Sure, he’s still sleepy. He’s clumsy, a little disoriented, his dreams only partly shredding away as he stretches his limbs and slowly uncurls his long, spiky tail, which he switches back and forth like a cat when he’s alert and hunting.
He has outrageous morning breath. Dragon-breath. It burns.
The dragon yawns. Snaps his jaws. A hot bolt flashes through my knee, causing me to cry out in pain and surprise. Then, just like that, the pain is gone. I flex the joint, shake my head and go about my business, and I soon forget the incident. But in the back of my mind, a few levels down and out of sight, I’m wary.
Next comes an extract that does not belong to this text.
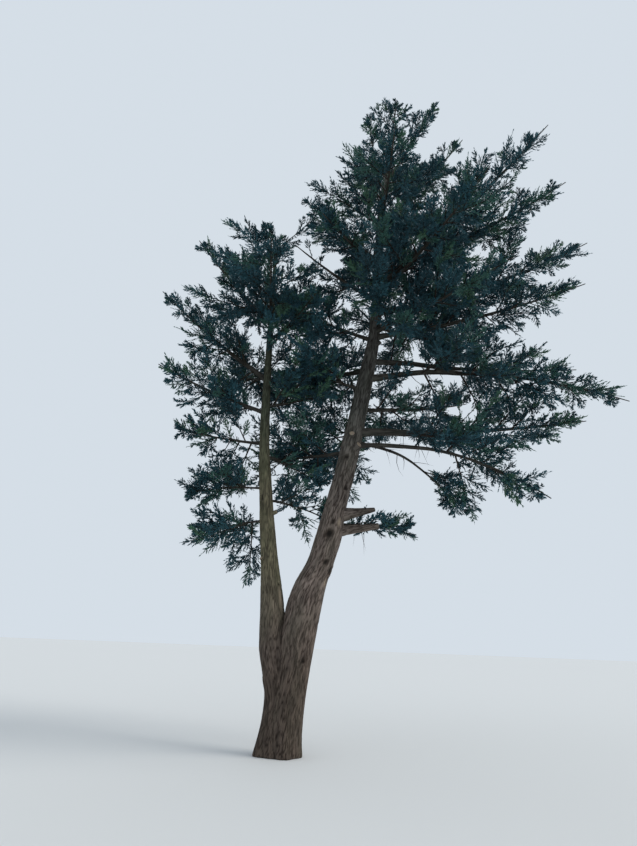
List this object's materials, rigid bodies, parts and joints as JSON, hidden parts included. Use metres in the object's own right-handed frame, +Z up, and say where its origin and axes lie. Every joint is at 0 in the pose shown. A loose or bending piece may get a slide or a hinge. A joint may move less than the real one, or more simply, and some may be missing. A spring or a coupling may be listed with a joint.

Once upon a time, a long time ago, I’d have blithely gone on my way, carefree and unaware of the danger ahead. When the dragon ambushed me and attacked, I’d fight him and come out alive but wounded.
See, I’ve been this way before. Here there be dragons.
Am I being childish, giving my rheumatoid arthritis a tangible form, however imaginary? Maybe so, but it helps me cope with the fear, reducing this incurable, dreadfully painful and disabling disease down into a monster of more reasonable, less frightening proportions. Today, when the rheuma dragon tries to bite, I’m ready. I’m wearing a fine, strong coat of mail made of interwoven molecules of adalimumab, leflunomide, plaquenil, and sulfasalazine. Over it I wear the hardened armor of knowledge. My sword is light and strong, forged out of hard-won experience.
But most important, my spirits are high. I’ve streaked my face and body with the woad of hope, mixed liberally with laughter. There is no better weapon against the rheuma dragon than this. It’s the first defense—and the last. As long as I wear my blue woad, he cannot penetrate the stone castle of my body.
Yes, the dragon can hurt me. He can scar my ramparts and dig at my foundation with his thick, sharp claws, but he cannot get in, ever, unless I lose my hope and quell my laughter.